If Armando Mariño’s earlier art looked at the outside world with a critical postcolonial eye, his recent paintings probe visceral states of being tinted by melancholy and framed by a directness that feels intimate. Seen through a frosty lens, the artist’s big paintings in his current show at 532 Gallery Thomas Jaeckel are largely centralized compositions that focus on a solitary figure or object turned away or obstructed from the viewer. The impact of his visual elision opens up the strongest work emotionally, leaving crumbs along the away to invite the viewer inside the work, where he shows off his technical prowess.
“The Young Artist” (2014) uses 19th-century German artist Casper David Friedrich‘s signature rückenfigur device (a person seen from behind, contemplating the view), to mark a sense of presence that is equally striking for its feeling of absence. The shadowy figure pops out of an impossible inner frame that directs our attention to a pinkish-hued winter scene blanketed with a deep sense of longing. Like many of the works here, the scene is specific without revealing an actual sense of place — it is a fairy tale world that at every turn begins “once upon a time.”

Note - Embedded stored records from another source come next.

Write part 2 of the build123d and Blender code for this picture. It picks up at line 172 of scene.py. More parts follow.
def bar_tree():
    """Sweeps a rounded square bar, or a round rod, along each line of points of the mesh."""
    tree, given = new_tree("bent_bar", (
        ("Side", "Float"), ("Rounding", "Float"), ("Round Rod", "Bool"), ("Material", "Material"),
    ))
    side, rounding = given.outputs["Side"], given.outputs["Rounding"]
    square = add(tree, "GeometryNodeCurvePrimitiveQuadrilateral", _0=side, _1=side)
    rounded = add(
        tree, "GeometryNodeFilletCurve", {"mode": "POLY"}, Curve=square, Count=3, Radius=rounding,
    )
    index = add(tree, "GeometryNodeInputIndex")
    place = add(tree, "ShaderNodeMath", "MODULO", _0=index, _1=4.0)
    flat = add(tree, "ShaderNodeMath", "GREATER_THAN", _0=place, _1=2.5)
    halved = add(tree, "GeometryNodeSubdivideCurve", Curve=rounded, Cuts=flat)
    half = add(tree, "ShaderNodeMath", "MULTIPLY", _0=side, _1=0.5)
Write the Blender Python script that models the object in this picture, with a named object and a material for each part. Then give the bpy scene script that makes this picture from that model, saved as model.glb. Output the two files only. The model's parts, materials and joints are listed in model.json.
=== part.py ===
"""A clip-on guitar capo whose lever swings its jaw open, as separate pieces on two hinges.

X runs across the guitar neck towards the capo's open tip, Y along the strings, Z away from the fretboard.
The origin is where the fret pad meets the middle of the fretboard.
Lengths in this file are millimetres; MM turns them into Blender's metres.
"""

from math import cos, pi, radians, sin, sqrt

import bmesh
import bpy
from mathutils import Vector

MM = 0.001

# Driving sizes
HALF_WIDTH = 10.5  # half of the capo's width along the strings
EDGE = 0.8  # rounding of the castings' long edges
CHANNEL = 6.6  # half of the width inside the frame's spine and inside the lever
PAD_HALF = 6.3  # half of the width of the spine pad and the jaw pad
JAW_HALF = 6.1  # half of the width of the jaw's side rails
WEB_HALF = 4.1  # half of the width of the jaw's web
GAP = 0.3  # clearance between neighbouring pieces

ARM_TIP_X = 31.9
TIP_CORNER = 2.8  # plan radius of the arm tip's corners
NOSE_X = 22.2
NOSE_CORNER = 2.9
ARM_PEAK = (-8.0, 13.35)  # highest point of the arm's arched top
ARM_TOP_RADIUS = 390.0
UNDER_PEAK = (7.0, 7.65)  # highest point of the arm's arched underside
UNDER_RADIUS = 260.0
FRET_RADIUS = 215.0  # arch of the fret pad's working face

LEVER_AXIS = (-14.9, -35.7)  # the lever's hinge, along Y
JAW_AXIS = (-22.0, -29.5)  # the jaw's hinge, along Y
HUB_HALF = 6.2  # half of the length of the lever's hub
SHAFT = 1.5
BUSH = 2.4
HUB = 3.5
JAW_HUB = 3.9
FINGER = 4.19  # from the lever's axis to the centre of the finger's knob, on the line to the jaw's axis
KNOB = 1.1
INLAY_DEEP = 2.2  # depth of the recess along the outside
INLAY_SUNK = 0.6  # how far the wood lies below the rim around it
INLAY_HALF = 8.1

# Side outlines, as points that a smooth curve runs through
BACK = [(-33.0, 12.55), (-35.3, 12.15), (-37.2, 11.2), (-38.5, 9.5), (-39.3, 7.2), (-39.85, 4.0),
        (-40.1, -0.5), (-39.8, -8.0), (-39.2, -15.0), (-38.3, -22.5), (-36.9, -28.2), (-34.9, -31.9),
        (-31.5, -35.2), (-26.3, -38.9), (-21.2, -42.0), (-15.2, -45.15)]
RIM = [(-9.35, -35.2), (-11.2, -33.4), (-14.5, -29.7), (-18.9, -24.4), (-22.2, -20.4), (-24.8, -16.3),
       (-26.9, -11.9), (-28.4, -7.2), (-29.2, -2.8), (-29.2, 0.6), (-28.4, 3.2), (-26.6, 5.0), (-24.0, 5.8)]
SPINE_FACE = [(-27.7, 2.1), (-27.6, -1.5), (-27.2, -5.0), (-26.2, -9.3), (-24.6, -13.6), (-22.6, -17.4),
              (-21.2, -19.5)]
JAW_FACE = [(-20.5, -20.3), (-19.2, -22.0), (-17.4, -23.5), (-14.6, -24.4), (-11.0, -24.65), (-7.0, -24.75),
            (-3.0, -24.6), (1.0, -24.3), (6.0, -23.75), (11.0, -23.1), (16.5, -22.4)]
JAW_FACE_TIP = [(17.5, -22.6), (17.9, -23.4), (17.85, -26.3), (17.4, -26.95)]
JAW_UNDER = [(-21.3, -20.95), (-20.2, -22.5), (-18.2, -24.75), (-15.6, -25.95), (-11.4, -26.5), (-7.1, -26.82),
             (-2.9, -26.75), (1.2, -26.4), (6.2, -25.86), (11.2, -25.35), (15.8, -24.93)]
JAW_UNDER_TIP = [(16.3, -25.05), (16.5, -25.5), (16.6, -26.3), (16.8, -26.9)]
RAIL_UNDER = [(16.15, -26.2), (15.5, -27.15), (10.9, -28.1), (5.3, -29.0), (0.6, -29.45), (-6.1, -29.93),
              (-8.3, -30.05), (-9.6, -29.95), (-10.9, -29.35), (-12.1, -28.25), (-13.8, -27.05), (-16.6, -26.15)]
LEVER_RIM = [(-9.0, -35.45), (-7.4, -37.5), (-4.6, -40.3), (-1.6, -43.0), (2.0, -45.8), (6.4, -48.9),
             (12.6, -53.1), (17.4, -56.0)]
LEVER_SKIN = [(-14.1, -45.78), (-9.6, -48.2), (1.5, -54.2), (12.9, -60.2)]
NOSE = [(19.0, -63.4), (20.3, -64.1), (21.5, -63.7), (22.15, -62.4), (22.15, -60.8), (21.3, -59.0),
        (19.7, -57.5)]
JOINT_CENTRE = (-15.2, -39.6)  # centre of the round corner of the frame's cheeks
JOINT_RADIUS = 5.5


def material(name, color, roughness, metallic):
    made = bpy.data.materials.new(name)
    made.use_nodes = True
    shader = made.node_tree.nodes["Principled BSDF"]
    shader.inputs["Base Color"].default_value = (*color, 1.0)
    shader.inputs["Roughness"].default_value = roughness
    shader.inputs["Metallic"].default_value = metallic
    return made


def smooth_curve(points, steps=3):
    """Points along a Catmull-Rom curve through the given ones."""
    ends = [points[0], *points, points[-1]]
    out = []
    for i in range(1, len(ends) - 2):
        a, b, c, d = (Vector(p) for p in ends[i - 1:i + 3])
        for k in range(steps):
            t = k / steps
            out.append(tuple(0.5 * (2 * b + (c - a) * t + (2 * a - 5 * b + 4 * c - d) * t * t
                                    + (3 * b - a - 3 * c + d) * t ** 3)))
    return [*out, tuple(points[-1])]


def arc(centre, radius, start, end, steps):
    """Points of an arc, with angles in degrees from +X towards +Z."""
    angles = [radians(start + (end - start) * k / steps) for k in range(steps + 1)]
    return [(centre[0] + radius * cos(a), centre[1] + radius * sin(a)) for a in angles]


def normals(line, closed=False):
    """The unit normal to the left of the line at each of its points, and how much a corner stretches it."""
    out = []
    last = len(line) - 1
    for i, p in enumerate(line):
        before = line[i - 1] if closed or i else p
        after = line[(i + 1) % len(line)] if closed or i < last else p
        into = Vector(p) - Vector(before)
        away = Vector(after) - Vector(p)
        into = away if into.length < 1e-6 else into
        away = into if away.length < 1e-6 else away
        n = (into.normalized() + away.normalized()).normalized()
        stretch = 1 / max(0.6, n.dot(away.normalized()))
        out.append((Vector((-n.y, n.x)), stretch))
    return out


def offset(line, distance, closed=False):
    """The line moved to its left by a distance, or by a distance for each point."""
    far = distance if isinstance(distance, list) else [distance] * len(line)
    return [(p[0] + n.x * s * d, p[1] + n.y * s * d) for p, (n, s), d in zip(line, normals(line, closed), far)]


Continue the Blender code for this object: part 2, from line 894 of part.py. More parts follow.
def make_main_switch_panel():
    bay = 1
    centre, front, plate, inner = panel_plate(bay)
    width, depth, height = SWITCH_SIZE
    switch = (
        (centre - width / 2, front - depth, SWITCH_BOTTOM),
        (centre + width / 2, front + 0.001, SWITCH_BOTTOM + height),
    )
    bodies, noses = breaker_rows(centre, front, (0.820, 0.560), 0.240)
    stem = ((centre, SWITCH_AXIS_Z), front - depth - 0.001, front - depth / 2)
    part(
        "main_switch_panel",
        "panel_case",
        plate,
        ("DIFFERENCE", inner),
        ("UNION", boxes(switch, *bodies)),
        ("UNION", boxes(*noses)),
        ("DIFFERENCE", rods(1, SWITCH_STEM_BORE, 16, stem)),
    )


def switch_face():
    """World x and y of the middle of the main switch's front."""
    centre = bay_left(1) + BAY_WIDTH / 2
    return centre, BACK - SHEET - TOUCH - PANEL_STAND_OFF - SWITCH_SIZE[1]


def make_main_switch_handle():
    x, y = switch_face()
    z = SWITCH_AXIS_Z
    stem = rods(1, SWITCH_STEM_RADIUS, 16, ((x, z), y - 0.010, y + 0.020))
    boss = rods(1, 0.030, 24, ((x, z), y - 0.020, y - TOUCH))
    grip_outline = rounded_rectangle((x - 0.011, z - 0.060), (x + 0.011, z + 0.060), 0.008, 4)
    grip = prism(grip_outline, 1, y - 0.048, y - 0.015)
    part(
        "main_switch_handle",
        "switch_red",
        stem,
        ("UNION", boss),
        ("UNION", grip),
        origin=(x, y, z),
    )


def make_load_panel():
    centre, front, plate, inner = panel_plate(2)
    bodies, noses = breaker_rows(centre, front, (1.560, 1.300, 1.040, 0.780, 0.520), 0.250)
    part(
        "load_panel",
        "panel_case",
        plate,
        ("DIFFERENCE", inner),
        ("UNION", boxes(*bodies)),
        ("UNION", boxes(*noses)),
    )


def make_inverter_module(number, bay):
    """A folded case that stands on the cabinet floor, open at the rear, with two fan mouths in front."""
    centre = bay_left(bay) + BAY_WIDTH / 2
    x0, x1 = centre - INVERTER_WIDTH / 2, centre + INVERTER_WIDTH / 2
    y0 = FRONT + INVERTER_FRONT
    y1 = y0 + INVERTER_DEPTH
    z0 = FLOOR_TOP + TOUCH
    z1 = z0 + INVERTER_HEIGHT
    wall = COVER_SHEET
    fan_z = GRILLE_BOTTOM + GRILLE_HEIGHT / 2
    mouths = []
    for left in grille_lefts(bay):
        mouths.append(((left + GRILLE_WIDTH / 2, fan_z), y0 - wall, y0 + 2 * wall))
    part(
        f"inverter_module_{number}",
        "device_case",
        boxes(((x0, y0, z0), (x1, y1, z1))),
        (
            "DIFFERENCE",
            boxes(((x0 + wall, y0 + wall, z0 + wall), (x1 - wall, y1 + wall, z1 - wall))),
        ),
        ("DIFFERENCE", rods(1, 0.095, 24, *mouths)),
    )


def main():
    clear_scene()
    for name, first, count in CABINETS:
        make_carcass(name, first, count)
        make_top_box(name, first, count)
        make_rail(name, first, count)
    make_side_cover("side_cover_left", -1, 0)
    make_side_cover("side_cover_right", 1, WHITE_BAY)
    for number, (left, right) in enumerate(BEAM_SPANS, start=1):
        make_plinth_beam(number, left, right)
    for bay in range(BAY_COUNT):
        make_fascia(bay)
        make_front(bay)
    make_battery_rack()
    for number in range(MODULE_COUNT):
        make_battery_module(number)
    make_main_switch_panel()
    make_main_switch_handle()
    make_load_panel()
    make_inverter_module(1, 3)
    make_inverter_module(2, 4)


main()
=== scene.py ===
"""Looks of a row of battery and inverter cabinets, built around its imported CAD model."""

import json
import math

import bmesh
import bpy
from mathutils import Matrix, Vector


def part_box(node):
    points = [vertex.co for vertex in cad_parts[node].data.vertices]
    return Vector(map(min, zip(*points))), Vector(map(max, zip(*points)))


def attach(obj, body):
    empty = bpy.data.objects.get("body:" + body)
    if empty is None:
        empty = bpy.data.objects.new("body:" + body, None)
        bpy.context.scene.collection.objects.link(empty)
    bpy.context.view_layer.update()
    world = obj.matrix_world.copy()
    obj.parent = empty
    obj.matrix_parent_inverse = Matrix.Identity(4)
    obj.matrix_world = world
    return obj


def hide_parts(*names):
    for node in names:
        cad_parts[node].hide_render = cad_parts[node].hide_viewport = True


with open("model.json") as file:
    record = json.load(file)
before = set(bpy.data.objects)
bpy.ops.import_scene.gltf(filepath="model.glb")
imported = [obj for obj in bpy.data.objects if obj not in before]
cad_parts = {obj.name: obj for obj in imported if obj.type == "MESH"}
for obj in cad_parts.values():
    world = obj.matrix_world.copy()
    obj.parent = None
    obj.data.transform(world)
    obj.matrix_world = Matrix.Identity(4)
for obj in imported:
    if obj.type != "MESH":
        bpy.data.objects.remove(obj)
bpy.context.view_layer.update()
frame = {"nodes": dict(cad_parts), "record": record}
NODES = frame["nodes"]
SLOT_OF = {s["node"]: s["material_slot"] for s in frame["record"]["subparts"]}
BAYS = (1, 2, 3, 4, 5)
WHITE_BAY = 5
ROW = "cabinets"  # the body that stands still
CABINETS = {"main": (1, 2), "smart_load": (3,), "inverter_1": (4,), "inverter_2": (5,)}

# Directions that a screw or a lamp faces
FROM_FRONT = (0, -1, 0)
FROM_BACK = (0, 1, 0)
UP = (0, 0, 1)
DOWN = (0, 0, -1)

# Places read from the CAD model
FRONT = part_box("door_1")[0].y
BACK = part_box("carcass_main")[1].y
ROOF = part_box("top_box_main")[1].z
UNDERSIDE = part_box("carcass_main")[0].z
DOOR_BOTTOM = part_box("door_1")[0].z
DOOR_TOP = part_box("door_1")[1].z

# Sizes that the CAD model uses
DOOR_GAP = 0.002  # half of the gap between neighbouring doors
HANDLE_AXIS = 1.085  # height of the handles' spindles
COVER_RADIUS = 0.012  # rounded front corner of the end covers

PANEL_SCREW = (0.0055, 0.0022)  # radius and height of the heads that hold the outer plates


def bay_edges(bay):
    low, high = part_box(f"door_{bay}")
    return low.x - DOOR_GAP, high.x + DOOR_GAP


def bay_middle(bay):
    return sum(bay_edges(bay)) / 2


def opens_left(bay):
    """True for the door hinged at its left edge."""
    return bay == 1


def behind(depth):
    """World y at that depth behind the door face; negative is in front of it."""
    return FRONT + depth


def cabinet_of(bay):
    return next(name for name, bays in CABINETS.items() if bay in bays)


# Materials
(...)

His “Crying Girl (2014) is equally enigmatic — veering into the realm of magic realism — as a young female figure cries in the branches of a tree that splays the composition every which way. The background of the painting is sprinkled with glowing orbs of color but the reason for her sobbing is unclear even if it feels easy to read into her life story. The barren tree seems to comfort her, but as the viewer we feel awkward about looking at her in pain.
Space is frequently conflated or telescoped in these paintings, which gives them a timeless quality. In “White Tree” (2014), Mariño places an icing-like white tree again warm reds, deep blacks, and accents of bright digital colors. The forms are rooted beyond the painting’s edge, which flattens the picture and lures us to the surface where fireflies of color and texture reveal a different, more abstractly formulated, composition.
But in a few works, namely “The Bride” (2014), the sense of space is too contorted and the subject feels too distant to create a connection with the viewer. His art is most successful when the tension between figure and ground is strangely unsettled, and his work calcifies when the boundaries are more distinct.
All the paintings in this show depict rural night scenes, which heighten their sense of solitude. In frames of darkness his painterly magic glows. I imagine Mariño himself is the figure in “The Young Artist,” looking away towards the two coniferous trees burdened by the weight of the snow. There is a sobering sense of relaxation in this work as we see the youthful artist, perhaps awestruck or curious, contemplating his place in the world. Unlike Casper David Friedrich, Mariño doesn’t offer glimpses of the sublime, preferring instead to focus on the manmade in these allegories, uncovered in the dark recesses of his studio, where time stands still and spring finally arrives.
Armando Mariño’s New Paintings After a Long Winter continues at 532 Gallery Thomas Jaeckel (532 West 25th Street, Chelsea, Manhattan) until June 27.